For those who have lived through the fifties and sixties we are painfully aware that African Americans were oppressed, discounted because their race.  They did not enter a store or conversation without a predictable and undeniable bias. We are now witnessing with the spiraling rise of anti-Semitism prejudice is passed on from generation to generation.  The suffering at the hands of Nazis, and Cossacks before them, can still be found widely available in the media.  So it is with African Americans, Asians and Muslims today.  Hatred is not limited to any group.  And we are insistently taught to judge each person on their own merit, “by what s/he actually sees.”

 

An apocryphal story is told about Mayor Fiorello La Guardia when he was serving as a night court judge.
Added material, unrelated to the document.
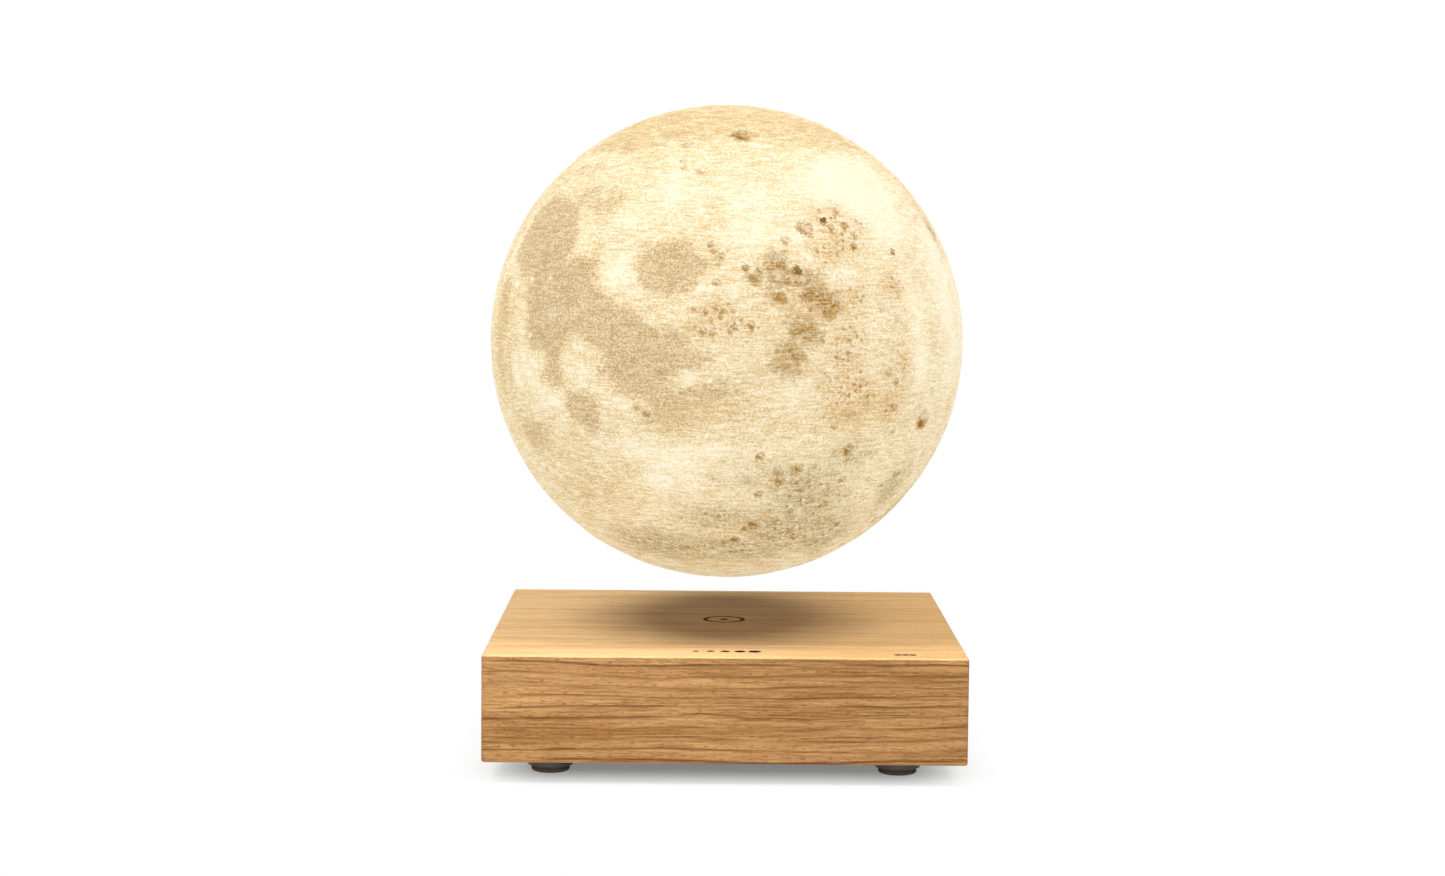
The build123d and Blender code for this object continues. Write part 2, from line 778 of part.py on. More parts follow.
def crater(longitude, latitude, rim_share):
    """Ball that cuts a shallow bowl of one rim radius into the surface of the moon."""
    rim = rim_share * moon_radius
    rim_height = moon_radius * cos(asin(rim / moon_radius))
    floor = moon_radius - crater_depth_share * moon_radius - (moon_radius - rim_height)
    ball_centre = (moon_radius ** 2 - floor ** 2) / (2 * (rim_height - floor))
    place = Rot(0, 0, longitude) * Rot(-latitude, 0, 0) * Pos(0, -ball_centre, 0)
    return Pos(0, 0, moon_centre) * place * Sphere(ball_centre - floor)


def moon_shell():
    """Hollow globe with craters, open at the bottom inside a ring that the cap slides into."""
    opening = cap_radius + slip_clearance
    collar = ring(opening + collar_wall, opening, moon_bottom, collar_top)
    collar = collar & moon_ball(moon_radius - shell_wall / 2)
    shell = moon_ball(moon_radius) - moon_ball(moon_radius - shell_wall)
    shell += collar
    shell -= cylinder(opening, moon_bottom - overrun, collar_top)
    for longitude, latitude, rim_share in crater_shares:
        shell -= crater(longitude, latitude, rim_share)
    return shell


def moon_cap():
    """Bottom of the globe: a flat floor inside for the magnet, screw bosses and hooks at the rim."""
    cap = moon_ball(moon_radius) & cylinder(cap_radius, moon_bottom - overrun, cap_rim)
    hollow = cylinder(cap_inside, cap_floor_top, cap_rim + overrun)
    cap -= hollow & moon_ball(moon_radius - shell_wall)
    seat_top = cap_floor_top + seat_ring_height
    cap += ring(seat_ring_outer, seat_ring_inner, cap_floor_top - shell_wall / 2, seat_top)
    solid_below = moon_ball(moon_radius - shell_wall / 2)
    for x, y in on_circle(boss_count, boss_reach):
        cap += cylinder(boss_radius, moon_bottom, retainer_bottom, x, y) & solid_below
        pilot_bottom = retainer_top - moon_screw_length - press_clearance
        cap -= cylinder(small_screw_radius + press_clearance, pilot_bottom, retainer_top, x, y)
    hook_middle = cap_radius + (hook_reach - cap_wall) / 2
    hook = block(hook_reach + cap_wall, hook_width, hook_bottom, cap_rim, hook_middle)
    for place in PolarLocations(0, hook_count, hook_angle):
        cap += place * hook
    return cap


def lift_magnet():
    """Disc magnet on the floor of the cap, which the base holds up."""
    return chamfer(cylinder(magnet_radius, magnet_bottom, magnet_top).edges(), magnet_edge)


def standoff_places():
    """Standoffs of the receiver board, between the screw bosses."""
    return on_circle(boss_count, receiver_standoff_reach, receiver_standoff_angle)


def magnet_retainer():
    """Disc over the magnet with standoffs for the receiver board."""
    above = retainer_top + overrun
    disc = cylinder(cap_inside - slip_clearance, retainer_bottom, retainer_top)
    for x, y in on_circle(boss_count, boss_reach):
        disc -= cylinder(small_screw_radius + slip_clearance, retainer_bottom - overrun, above, x, y)
    for x, y in standoff_places():
        disc += cylinder(receiver_standoff_radius, retainer_top, receiver_board_bottom, x, y)
        disc -= cylinder(small_screw_radius + press_clearance, retainer_top, receiver_board_bottom, x, y)
    return disc


def moon_screws():
    """Three screws through the retainer into the cap and three that hold the receiver board."""
    screws = []
    for x, y in on_circle(boss_count, boss_reach):
        face = retainer_top + small_screw_head_height
        tip = retainer_top - moon_screw_length
        screws.append(screw(x, y, face, retainer_top, tip, small_screw_head, small_screw_radius))
    for x, y in standoff_places():
        face = receiver_board_top + small_screw_head_height
        tip = retainer_top + press_clearance
        screws.append(screw(x, y, face, receiver_board_top, tip, small_screw_head, small_screw_radius))
    return group(screws)


def receiver_coil():
    return ring(receiver_outer, receiver_inner, receiver_bottom, ferrite_bottom)


def receiver_ferrite():
    return ring(receiver_outer, receiver_inner, ferrite_bottom, retainer_bottom)


def receiver_board():
    """Ring-shaped board round the foot of the light post."""
    hole = post_radius + slip_clearance
    board = ring(receiver_board_radius, hole, receiver_board_bottom, receiver_board_top)
    below = receiver_board_bottom - overrun
    above = receiver_board_top + overrun
    for x, y in standoff_places():
        board -= cylinder(small_screw_radius + slip_clearance, below, above, x, y)
    return board


def receiver_parts():
    """Rectifier chip and two capacitors."""
    reach = receiver_part_reach_share * receiver_board_radius
    top = receiver_board_top + receiver_part_height
    chip_x, chip_y = on_circle(boss_count, reach)[0]
    pieces = [block(receiver_chip_side, receiver_chip_side, receiver_board_top, top, chip_x, chip_y)]
    for x, y in on_circle(boss_count, reach)[1:]:
        pieces.append(cylinder(receiver_part_radius, receiver_board_top, top, x, y))
    return group(pieces)


def led_post():
    """Aluminium tube that carries the light source near the middle of the globe and cools it."""
    flange_bottom = flange_top - post_flange
    post = ring(post_radius, post_radius - post_wall, retainer_top, flange_top)
    post += ring(post_flange_radius, post_radius - post_wall, flange_bottom, flange_top)
    for x in (-led_lead_reach, led_lead_reach):
        post -= cylinder(lead_radius + slip_clearance, flange_bottom - overrun, flange_top + overrun, x)
    return post


def led_board():
    return cylinder(led_board_radius, flange_top, led_board_top)


def leds():
    pieces = []
    for place in PolarLocations(led_reach, led_count):
        pieces.append(place * block(led_depth, led_width, led_board_top, led_board_top + led_height))
    return group(pieces)


def led_diffuser():
    """Opal dome over the light source."""
    outer = post_flange_radius
    inner = outer - diffuser_wall
    upper_half = cylinder(outer, flange_top, flange_top + outer)
    shell = Pos(0, 0, flange_top) * (Sphere(outer) - Sphere(inner))
    return shell & upper_half


def led_leads():
    """Two wires beside the post, from the receiver board up to the light source."""
    wires = []
    for x in (-led_lead_reach, led_lead_reach):
        wires.append(cylinder(lead_radius, receiver_board_top, flange_top, x))
    return group(wires)


def all_nodes():
    """Every piece of the lamp by the name of its node."""
    nodes = {
        "base_block": base_block(),
        "bottom_plate": bottom_plate(),
        "foot_screws": foot_screws(),
        "thread_inserts": thread_inserts(),
        "plate_screws": plate_screws(),
        "module_frame": module_frame(),
        "frame_screws": frame_screws(),
        "module_cover": module_cover(),
        "magnet_ring": magnet_ring(),
        "back_iron_plate": back_iron_plate(),
        "coil_cores": coil_cores(),
        "hall_board": hall_board(),
        "hall_sensors": hall_sensors(),
        "control_board": control_board(),
        "board_standoffs": board_standoffs(),
        "board_screws": board_screws(),
        "capacitors": capacitors(),
        "driver_chips": driver_chips(),
        "power_inductor": power_inductor(),
        "lead_sockets": lead_sockets(),
        "dc_jack_body": dc_jack_body(),
        "dc_jack_contacts": dc_jack_contacts(),
        "dc_jack_nut": dc_jack_nut(),
        "power_leads": power_leads(),
        "transmit_coil": transmit_coil(),
        "transmit_leads": transmit_leads(),
        "touch_pad": touch_pad(),
        "touch_spring": touch_spring(),
        "touch_board": touch_board(),
        "touch_lead": touch_lead(),
        "lift_magnet": lift_magnet(),
        "moon_shell": moon_shell(),
        "moon_cap": moon_cap(),
        "magnet_retainer": magnet_retainer(),
        "moon_screws": moon_screws(),
        "receiver_coil": receiver_coil(),
        "receiver_ferrite": receiver_ferrite(),
        "receiver_board": receiver_board(),
        "receiver_parts": receiver_parts(),
        "led_post": led_post(),
        "led_board": led_board(),
        "leds": leds(),
        "led_diffuser": led_diffuser(),
        "led_leads": led_leads(),
    }
    for number, (x, y) in enumerate(foot_places(), 1):
        nodes[f"foot_collar_{number}"] = foot_collar(x, y)
        nodes[f"foot_pad_{number}"] = foot_pad(x, y)
    for number, (x, y) in enumerate(coil_places(), 1):
        nodes[f"coil_bobbin_{number}"] = coil_bobbin(x, y)
        nodes[f"coil_winding_{number}"] = coil_winding(x, y)
    return nodes


os.makedirs("parts", exist_ok=True)
for name, shape in all_nodes().items():
    export_step(shape, f"parts/{name}.step")
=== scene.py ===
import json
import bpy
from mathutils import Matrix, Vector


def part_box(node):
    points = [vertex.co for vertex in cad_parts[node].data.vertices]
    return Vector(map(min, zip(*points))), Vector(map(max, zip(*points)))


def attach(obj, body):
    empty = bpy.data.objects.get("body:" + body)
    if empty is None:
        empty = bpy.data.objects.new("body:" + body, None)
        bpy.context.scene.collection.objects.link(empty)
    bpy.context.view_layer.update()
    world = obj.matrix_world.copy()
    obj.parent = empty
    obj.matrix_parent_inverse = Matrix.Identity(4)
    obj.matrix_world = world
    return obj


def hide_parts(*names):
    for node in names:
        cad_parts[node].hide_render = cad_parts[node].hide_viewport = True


bl_info = {
    "name": "Levitating moon lamp",
    "version": (1, 0, 0),
    "blender": (4, 5, 0),
    "location": "3D Viewport > Sidebar > Moon Lamp",
    "description": "Dresses the frame of a levitating moon lamp: globe, oak base, feet and fittings",
    "category": "Object",
}

from math import cos, pi, radians, sin, sqrt

import bmesh
import bpy
import numpy as np
from mathutils import Matrix

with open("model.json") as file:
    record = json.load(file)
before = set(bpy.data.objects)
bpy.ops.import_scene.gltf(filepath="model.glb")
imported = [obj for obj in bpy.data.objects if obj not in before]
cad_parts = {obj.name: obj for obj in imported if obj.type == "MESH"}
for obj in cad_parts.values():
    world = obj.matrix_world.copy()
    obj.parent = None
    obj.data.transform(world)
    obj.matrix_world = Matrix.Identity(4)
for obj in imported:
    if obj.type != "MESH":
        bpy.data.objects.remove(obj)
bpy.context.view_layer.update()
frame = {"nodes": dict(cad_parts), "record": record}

MM = 0.001
slot_of = {piece["node"]: piece["material_slot"] for piece in frame["record"]["subparts"]}
_, oak_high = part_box("base_block")
OAK_TOP = oak_high[2]
moon_low, moon_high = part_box("moon_shell")
MOON_RADIUS = (moon_high[1] - moon_low[1]) / 2
MOON_CENTRE = moon_high[2] - MOON_RADIUS
MOON_INSIDE = MOON_RADIUS - 2 * MM      # radius of the hollow inside the globe's wall


def linear(code):
    """Linear colour of an sRGB hex value, with an alpha of 1."""
    shares = [int(code[place:place + 2], 16) / 255 for place in (0, 2, 4)]
    return tuple(s / 12.92 if s <= 0.04045 else ((s + 0.055) / 1.055) ** 2.4 for s in shares) + (1.0,)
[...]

A woman was brought before him on charges of stealing food to feed her hungry children.  La Guardia heard the case of the victimized storekeeper and the hungry mother.  He declared, “I fine you,” he said to the woman, “ten dollars for stealing the food.  And everyone in the courtroom are fined as we are responsible for living in a city where a mother is forced to steal to feed her family.”  The extra money was then given to the poor woman.

 

La Guardia was not Jewish he was emphasizing a Jewish principle: we have a responsibility for the people who live in our community.  That too is justice.  The homeless, mentally ill, and hungry are our responsibility.  They are the woman squatting down late at night next to the closed store, the veteran who holds up a cardboard sign at the corner, the children wandering aimlessly through dark alleys, the children and women forced into slavery, another Columbia victim of gunfire…

 

That is why I am insistent on working with MORE Justice.  We have the means to fix all these ills.  They are not insurmountable.  In fact, many of them are as simple as getting our public officials to acknowledge what we propose (training our police officers, allotting money for affordable housing, improving gun control…) MORE Justice has “on the ground” proposals that are simple to implement and only require our elected officials to pay attention and put into action what will benefit our entire community.

 

The culmination of a year of research to determine best practices are now reaching their climax and we will be approaching those who wield the power to make real change at our Nehemiah Action on April 4.  Contact Nina Grey or me if you wish to be part of the change.  As Elie Wiesel taught, “The opposite of love is not hate, it is indifference.”